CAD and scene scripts

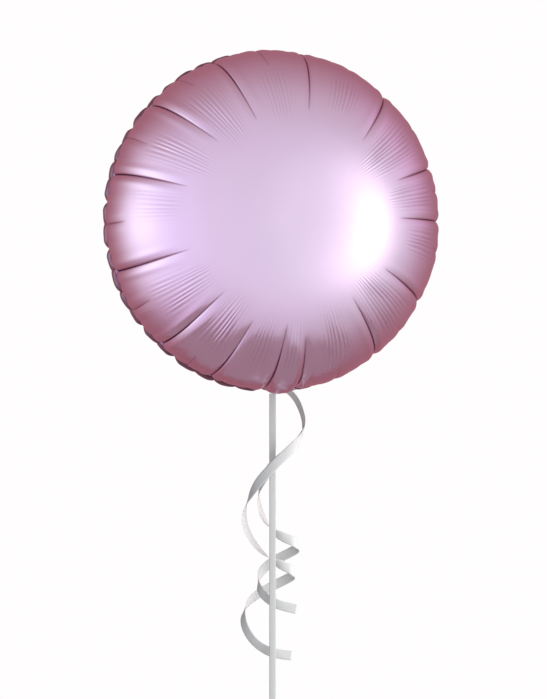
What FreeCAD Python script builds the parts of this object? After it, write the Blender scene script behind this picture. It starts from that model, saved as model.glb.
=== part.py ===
"""Round foil balloon on a hanging ribbon, as separate pieces: two film panels welded at the
rim, a valve in the neck, the tied ribbons and the loop they are held by. Millimetres, +Z up.
The origin is the centre of the hand loop, and the balloon's flat faces look along Y."""
import FreeCAD, Part
import math
import os
import Sketcher

V = FreeCAD.Vector

SIZES = {
    "film_radius": 172.5,  # from the balloon's axis to the inner edge of the weld
    "flange_width": 1.5,  # the welded rim outside the film
    "wall": 0.6,
    "valve_film": 0.2,
    "centre_height": 533.0,  # balloon centre above the hand loop's centre
    "neck_side": 11.0,  # how far the neck sits to +X of the balloon's axis
    "tie_setback": 45.0,  # how far the tie sits behind the weld
    "knot_height": 358.7,
    "tie_knot_radius": 2.8,
    "loop_knot_height": 16.5,
    "loop_knot_radius": 3.5,
    "knot_gap": 0.3,
    "ribbon_width": 7.0,
    "ribbon_thickness": 0.3,
    "curl_diameter": 2.5,
    "curl_turn": -14.0,  # degrees about the upright axis, from the routes as written
    "loop_radius": 12.0,
    "loop_thickness": 0.6,
    "loop_width": 7.0,
    "tail_angle": 10.0,  # the folded neck's rise towards the back
    "tail_drop": 1.7,  # how far below the film the neck is folded
    "fold_reach": 1.7,  # how far back the bend's own solid runs before the tail takes over
    "tail_root_width": 28.0,
    "tail_waist_width": 5.0,
    "tail_end_width": 24.0,
    "tail_length": 74.0,
    "valve_width": 24.0,
    "valve_reach": 90.0,  # how far the valve runs up inside the balloon
    "slot_gap": 0.1,
    "slot_side_gap": 0.3,
    "slot_top": 2.4,  # above the weld's inner edge
    "slot_length": 5.1,
    "wrap_inner_radius": 2.7,
    "wrap_outer_radius": 4.3,
    "wrap_length": 5.0,
}

# A filled round film bag's half section is a rim arc of half its radius and a flatter crown
# arc that meets it smoothly. All of these are fractions of the film radius.
RIM_ARC = 0.5
HALF_DEPTH = 0.599
BULGE = HALF_DEPTH - RIM_ARC
CROWN_CENTRE = (RIM_ARC**2 - BULGE**2) / (2 * BULGE)
CENTRES_APART = math.hypot(RIM_ARC, CROWN_CENTRE)
JOIN_ACROSS = RIM_ARC / CENTRES_APART
JOIN_ALONG = CROWN_CENTRE / CENTRES_APART

# The folded neck's outline: where the root ends, the tied waist begins and ends, and the cut
# end lies, as fractions of its length. The tail begins inside the bend by the overlap.
TAIL_STATIONS = (0.1, 0.52, 0.7, 1.0)
TAIL_OVERLAP = 0.6
VALVE_LENGTH = 0.9  # of the neck's length
VALVE_END = 0.6  # of the valve's own width

# The curling ribbons' routes from the tie knot's centre, before curl_turn turns them about
# its upright axis: to the right, away and up. Each turns in wide open curls.
LONG_CURL = [
    (4, 0, -1), (13, 0, 2), (22, 0, -5), (29, -2, -17), (34, -4, -32), (31, -6, -46),
    (22, -10, -58), (9, -13, -70), (-1, -14, -80), (-15, -9, -95), (-26, -1, -114),
    (-31, 5, -131), (-26, 8, -150), (-15, 10, -166), (0, 11, -178), (12, 11, -184), (22, 14, -189),
    (23, 23, -194), (13, 28, -200), (-1, 29, -207), (-15, 26, -214), (-28, 20, -225),
    (-32, 12, -239), (-26, 8, -255), (-14, 8, -268), (3, 10, -276), (20, 14, -278),
]
SHORT_CURL = [
    (4, 4, -1), (13, 4, 2), (22, 4, -5), (29, 3, -17), (33, 1, -32), (30, -2, -46),
    (21, -5, -60), (9, -8, -70), (-1, -8, -79), (-10, -3, -92), (-15, 2, -107),
    (-14, 6, -121), (-9, 9, -135),
    (0, 10, -147), (12, 11, -154), (24, 13, -159), (28, 22, -165), (19, 29, -171),
    (3, 31, -179), (-10, 26, -188), (-16, 18, -199), (-13, 11, -211), (-3, 8, -220),
    (11, 8, -226), (25, 11, -229),
]

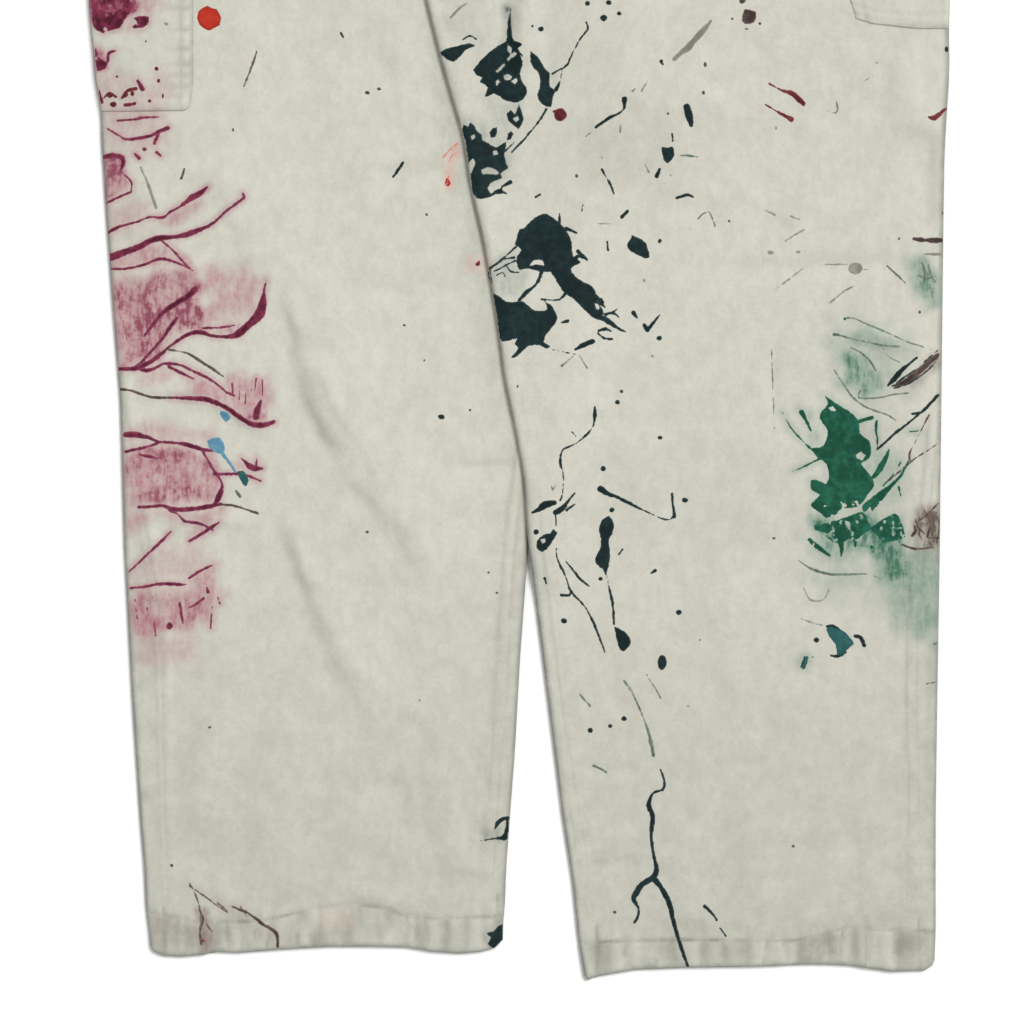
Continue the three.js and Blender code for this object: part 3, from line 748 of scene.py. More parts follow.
def panel(name, node, p, material):
    # A flat piece: left, right, top and under are functions, low and high its ends along the garment.
    lip = p["lip"]
    insets = lip * np.array([0, 0.06, 0.25, 0.55, 1])
    count = inFours((p["high"] - p["low"]) / p["step"])
    middle = np.linspace(p["low"] + lip, p["high"] - lip, count - 7)[1:-1]
    rows = np.concatenate([p["low"] + insets, middle, p["high"] - insets[::-1]])
    width = abs(p["right"](p["low"]) - p["left"](p["low"]))
    acrossCount = inFours(width / p["step"])
    share = np.linspace(0, 1, acrossCount - 7)[1:-1]
    left = p["left"](rows)[:, None]
    right = p["right"](rows)[:, None]
    between = mix(left + lip, right - lip, share[None])
    x = np.hstack([left + insets[None], between, right - insets[None, ::-1]])
    row = np.repeat(rows[:, None], x.shape[1], axis=1)
    up = row + p["shift"](x) * (1 - smooth((row - p["low"]) / 30)) if "shift" in p else row
    top = p["top"](x, up)
    under = p["under"](x, up)
    d = np.minimum(np.minimum(x - left, right - x), np.minimum(row - p["low"], p["high"] - row))
    roundness = np.sqrt(1 - (1 - np.clip(d / lip, 0, 1)) ** 2)
    edgeZ = under + 0.35 * (top - under)
    outer = np.stack([x, up, edgeZ + (top - edgeZ) * roundness], axis=-1)
    inner = np.stack([x, up, under], axis=-1)[::4, ::4]
    return addShell(name, node, outer, inner, material)


def edgeGrooves(d, insets, depth):
    # Grooves of stitch rows at these distances from an edge, and the fullness between them.
    relief = 0.25 * bump(d - sum(insets) / len(insets), 3)
    for inset in insets:
        relief = relief - depth * bump(d - inset, 0.9)
    return relief


pockets = {
    "left": {
        "low": 563.5, "high": 786, "thickness": 1.5, "rows": [2.2, 8.2],
        "free": [(-214, 563), (-213.6, 566), (-211.8, 574), (-211.6, 786)],
        "puckers": [663, 648, 630, 616, 603.5, 593.5, 586.5, 579.5],
    },
    "right": {
        "low": 617, "high": 850, "thickness": 1.5, "rows": [2.2, 8.2],
        "free": [(218, 617), (216.7, 623.4), (213.4, 631), (213.4, 850)],
        "puckers": [640, 662, 690, 725],
    },
}


def pocket(side, material):
    p = pockets[side]
    onLeft = side == "left"

    def free(up):
        return edgeAt(p["free"], up)

    def seamed(up):
        return edgeAt(legs[side]["left" if onLeft else "right"], up) + (0.6 if onLeft else -0.6)

    def shift(x):
        if onLeft:
            return 0.4 * smooth((x + 260) / 40) + 5 * smooth((x + 220) / 9) ** 2
        return 3.2 * (1 - smooth((x - 216) / 14)) + 3.4 * (1 - smooth((x - 222) / 40))

    def top(x, up):
        fromFree = np.abs(free(up) - x)
        fromLow = up - p["low"] - shift(x)
        relief = edgeGrooves(fromFree, p["rows"], 0.6) + edgeGrooves(fromLow, p["rows"], 0.6)
        for pUp in p["puckers"]:
            relief = relief - 0.9 * bump(fromFree - 6, 9) * bump(up - pUp, 2.2)
        return legTop(side, x, up) + p["thickness"] + relief

    def under(x, up):
        return legTop(side, x, up) - 0.5

    return panel(
        f"{side}_pocket_cloth",
        "left_tool_pocket" if onLeft else "right_side_pocket",
        {
            "left": seamed if onLeft else free, "right": free if onLeft else seamed,
            "low": p["low"], "high": p["high"], "step": 1.7, "lip": 1.2,
            "shift": shift, "top": top, "under": under,
        },
        material,
    )


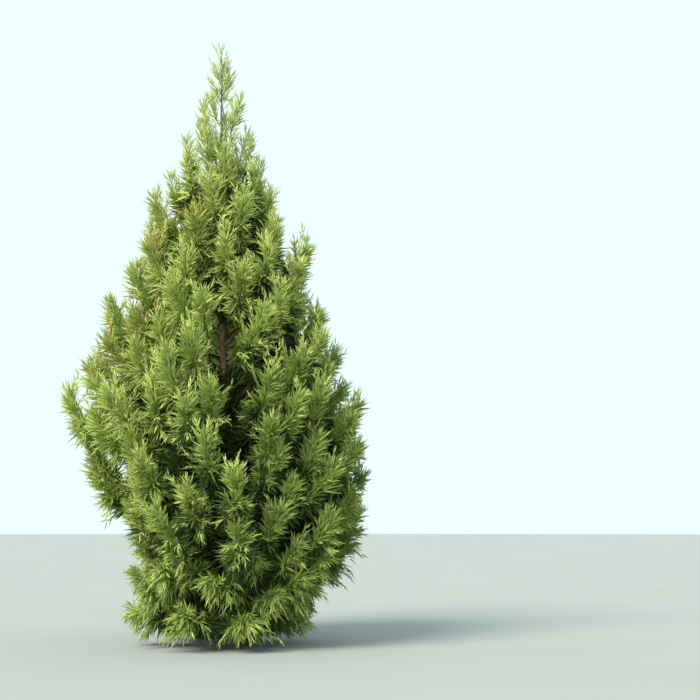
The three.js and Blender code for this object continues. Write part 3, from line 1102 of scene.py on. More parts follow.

The problem ▸ Report every line in the data above in which the word "FreeCAD" appears.

Written answer ▸
What FreeCAD Python script builds the parts of this object? After it, write the Blender scene script behind this picture. It starts from that model, saved as model.glb.
import FreeCAD, Part
V = FreeCAD.Vector